The second explanation is more intriguing. Could it be that even though 1 in 4 of the target had responded, those that did respond had failed to make the connection between the what they’d actually done and what the research was asking them? In this scenario the sample is accurate and reaching our 1 in 4 respondents, but those who had responded forgot that they had done so when asked in research. Had they failed to connect the research question to the campaign and to their response behaviour?

The third explanation is that some of the respondents deliberately disconnected their actual behaviour from the answers they gave in the research. In other words, they did respond, but they didn’t want to say so.  They were using the research as a communication channel to share a point of view along the lines of ‘I’m not going to tell you exactly what I did. What I am going to tell you is that I didn’t like being perceived to be in your target audience, or perceived to be the sort of person who would buy the sort of product you were offering’.

Whatever the explanation, this taught me an important lesson; market research and behavioural data can say very different things. Asking people what they did, or think they did, can be very different to what they actually did. If market research tells you something, take it as an indicator not a fact. If it’s something big, do more digging around the research before you act on it.  But if hard data tells you something, whether it’s good or bad, whether you like it or not, you can be sure that it reflects changes in actual behaviour, the ultimate measure of marketing success or failure.

Marketing data analysis gets you closer to customers

Published / by Simon Foster

Smart data analysis can be a major source of campaign insight and even competitive advantage for brands and advertisers. The customer data owned by a brand advertiser can reveal

  • Exactly who buys a given product or service
  • Detailed information about the characteristics of those buyers
  • Which other products and services they buy
  • Which product and service offers they find most attractive
  • Which buyers buy more of certain types of products
  • How you can find more buyers with the same characteristics

These data analysis techniques can be applied to all types of customer data – whether it’s for a retail business, an online business or a call centre based business. Insight from data analysis can be applied across a wide spectrum; from adding inspiration to a creative brief through to changing a company’s entire business strategy.

You may think the claim that data analysis can change the destiny of a business is rather grandiose. But I can can think of two examples of breakthrough data insight from the same category that ended up contributing millions in additional brand revenues.

Sainsbury’s  – Sainsbury’s agency AMV were tasked with increasing the then ailing retailer’s sales by £2.5bn over a three year period. A seemingly impossible challenge until viewed as a data question. The AMV team calculated that £2.5bn equated to £833m per year which in turn equated to £16m per week.  It still looked like a big number until the AMV team considered that Sainsbury’s handled 14m customer transactions per week.  Then the target equated to just £1.14 per transaction.
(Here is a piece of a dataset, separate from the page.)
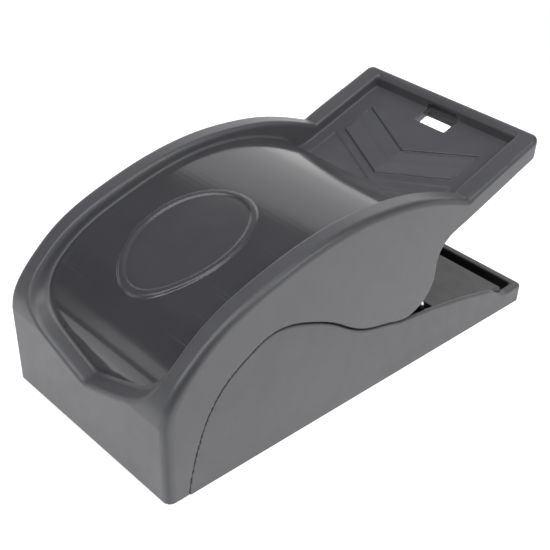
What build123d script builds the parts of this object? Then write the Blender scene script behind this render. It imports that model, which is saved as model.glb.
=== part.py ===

The brief to increase sales by £833m per week could be redefined as increasing each existing transaction by just £1.14. Now the target not only looked attainable, but this data insight led to the idea that lots of small changes could make a big difference.  From this insight came the campaign idea that consumers should “Try something new today”. By asking customers to ‘try something new’ they were able to persuade customers to spend at extra £1.14 every time they shopped.

Tesco – The Tesco Clubcard is now legendary as both a customer loyalty card and a source of information about customers.  Up until the introduction of the loyalty card, many retailers didn’t know who their customers were. And if they didn’t know who they were it was difficult for them to gather the data that allowed them to understand individual customers better. With the Club Card this all changed. Tesco were able to develop individual data driven relationships with their customers.  They were able to understand customer needs better and in doing so they gained competitive advantage over their rivals.